What's Your Mindset?

In this blog post, I've described my take on the difference between having a project or product mindset. Of course, the distinction isn't always this clear and for sure there's nothing wrong with projects. However, the often accompanied smells are wrong. Try to prevent or mitigate them.

What's is the mindset that is most common in your organization? What's your own mindset? Do you celebrate the success of a project or a product? Or both? I'm eager to learn from your experiences with this topic!
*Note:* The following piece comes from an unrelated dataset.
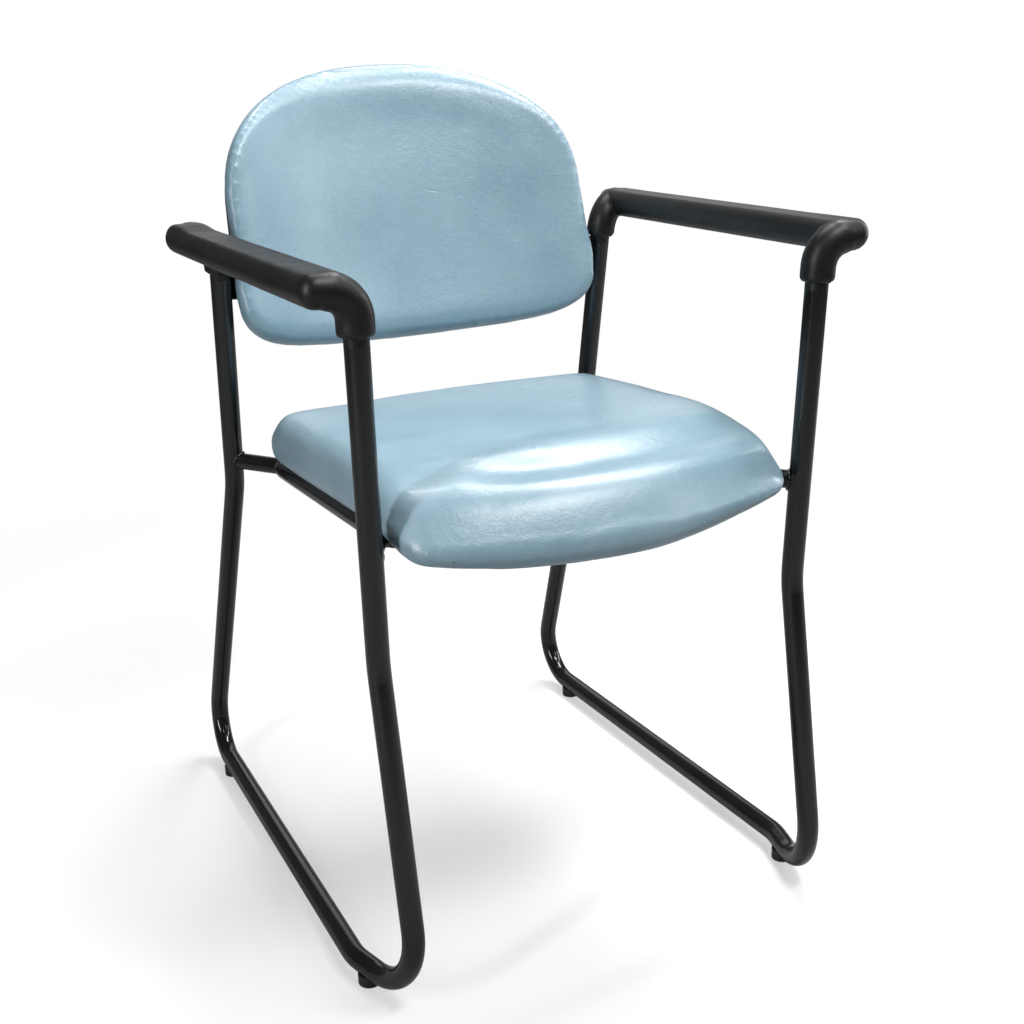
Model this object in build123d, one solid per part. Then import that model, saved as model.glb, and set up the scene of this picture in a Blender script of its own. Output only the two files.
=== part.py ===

What did you think about this post?

Comments (7)


Mark Noneman
12:56 pm March 28, 2016

Great post, Barry.
And another typical issue (of many others) is that projects tend to be funded for the specific scope (requirements) of the project only. It's pretty common for project-oriented cultures to have a separate "maintenance" team that fixes defects and makes small enhancements in between projects.
The problem in that environment, is that the project development team doesn't get to learn from the production problems they created. Not only does quality often suffer because the project deadline is looming, the same people that take shortcuts do not have to pay for the consequences of those decisions.
In my experience, quality is often better in product-oriented cultures.
Scrum on!


Monika Kirdorf
09:56 am March 29, 2016

I think it is important to have a product mindset. That's what I love in the Product Owners idea even if I didn't get yet the chance to practice it in a job.
The product and customer empathie is very important. You have to love and understand your product to make it the best and satisfying for all the stakeholders according to the business value.
This mindset brings me so much joy and energy.
So product first, project next.


tushar
07:38 pm April 6, 2016

I like to track middle path. In my experience PO need to keep a balance between product and project mindset depending upon context. This context even changes during an engagement (I do not want to use word project or product).


kristofvbn
04:13 pm September 22, 2016

It's a fundamental choice when you want to scale agile and have to consider rebuilding your delivery teams. Do you create scrum teams from a project or product point of view. Obviously you have a roadmap in mind including hopefully some results on short term that you want to achieve. If the project is big in parallel activity, you are enforced to split the teams. Subsequently you need to decide whether you split by product (or technology) or by 'end to end' subproject delivery. I have mostly seen organisations that split by product and where integrator roles are created above the scrum teams to ensure synchronized delivery. You have all experts together for a certain domain, but when it comes to ensuring the synchronized delivery as the inter-team communication it is more difficult. If you have part of your product or an older version of your product already in production, I believe that you will find it more easy to treat your incidents as backlog items in a product based team than a project based team.


Stefan A. Feldmann
07:59 am April 16, 2018

True. What I also experienced often is that external resources join for the period of the project and leave at the end taking most oft the knowledge with them.
The maintenance team is then left alone trying to figure out how that thing works.


Philip Brands
03:22 am December 7, 2018

But then perhaps the self-organizing quality of the development team is not fully functional. They should have a focus to embrace and adopt this 'external' knowledge in their process.


Sujit
04:11 pm May 6, 2021

How to shift from a Project mindset to a Product mindset? Especially, when the development is mid-way and the team or organization wants to have this shift? Won't it affect the cost incurred, the scope, the short term and long term timelines, resource allocations, resource constraints, budget prepositions and many other variables?